Eyewitness Accounts From The Sixth Army, 1942-43, Reinhold Busch, Frontline Books, 2018, $22.95, 288 pages
Review Type: 

Survivors of Stalingrad by Reinhold Busch is really a must-read, and not just for those interested in the epic 1942-1943 Battle for Stalingrad. This book provides an engrossing look at the horrors of combat in an impossible situation.

The author's focus is on breaking down what it was like to be trapped with the German Sixth Army following the Red Army's brilliant encirclement of its previous tormentor. The author has studied hundreds of previously unpublished reports, interviews, diaries and newspaper accounts.
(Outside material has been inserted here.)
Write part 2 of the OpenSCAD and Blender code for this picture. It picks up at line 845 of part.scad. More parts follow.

He then assembled the most interesting of those stories here to reveal the experiences of German soldiers of all ranks as they clawed for survival in the Stalingrad pocket.

Orginally published in Austria over a decade ago, this book begins with a brief overview of the Nazi-Soviet war leading up to the formation of the Stalingrad pocket. Thereafter the remainder of the book is a collection of essays written by those German soldiers who survived the battle. This includes those fortunate enough to be flown out of the pocket, swept aside during the pocket's formation, the pilots and aircrew who attempted to keep the pocket supplied, as well as those few who survived capture and imprisonment in the Soviet gulags.
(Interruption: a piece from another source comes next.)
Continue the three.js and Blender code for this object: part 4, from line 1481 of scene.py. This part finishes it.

Keep in mind, the book is really about what happened inside the Stalingrad pocket after its formation. Though there are some essays that include discussion of events leading up the Red Army's Operation Uranus, the vast majority of the content is focused on what happened from November 19, 1942 up to the Sixth Army's final surrender during January-February 1943. Though it would have been nice to read more about what life in the gulag was like followed by return to civilization after over a decade of imprisonment; there is more than enough to chew on regarding what happened inside the pocket and as offered from the wide perspective of so many different ranks and military specialties.

The essays offer an unvarnished look at not only the severe fighting that characterized these months, but also the simple attempt to survive the rampant disease, malnourishment, and harsh winter on the steppe and in the ruins of Stalingrad. These three dozen plus essays also flesh out even further the malpractice of OKH in failing to logistically back Sixth Army. The essays also indirectly highlight a number of other questionable leadership decisions. Not least of which those being of Sixth Army's commander. Paulus failed on so many levels, with perhaps his final failure not even being his lack of initiative in addressing his army's situation in the hours after the pocket's formation - but even before that in showcasing what might have transpired had he even remotely sought to secure his lines of communication and Sixth Army's rear areas as October turned to November and the threat grew on his flanks.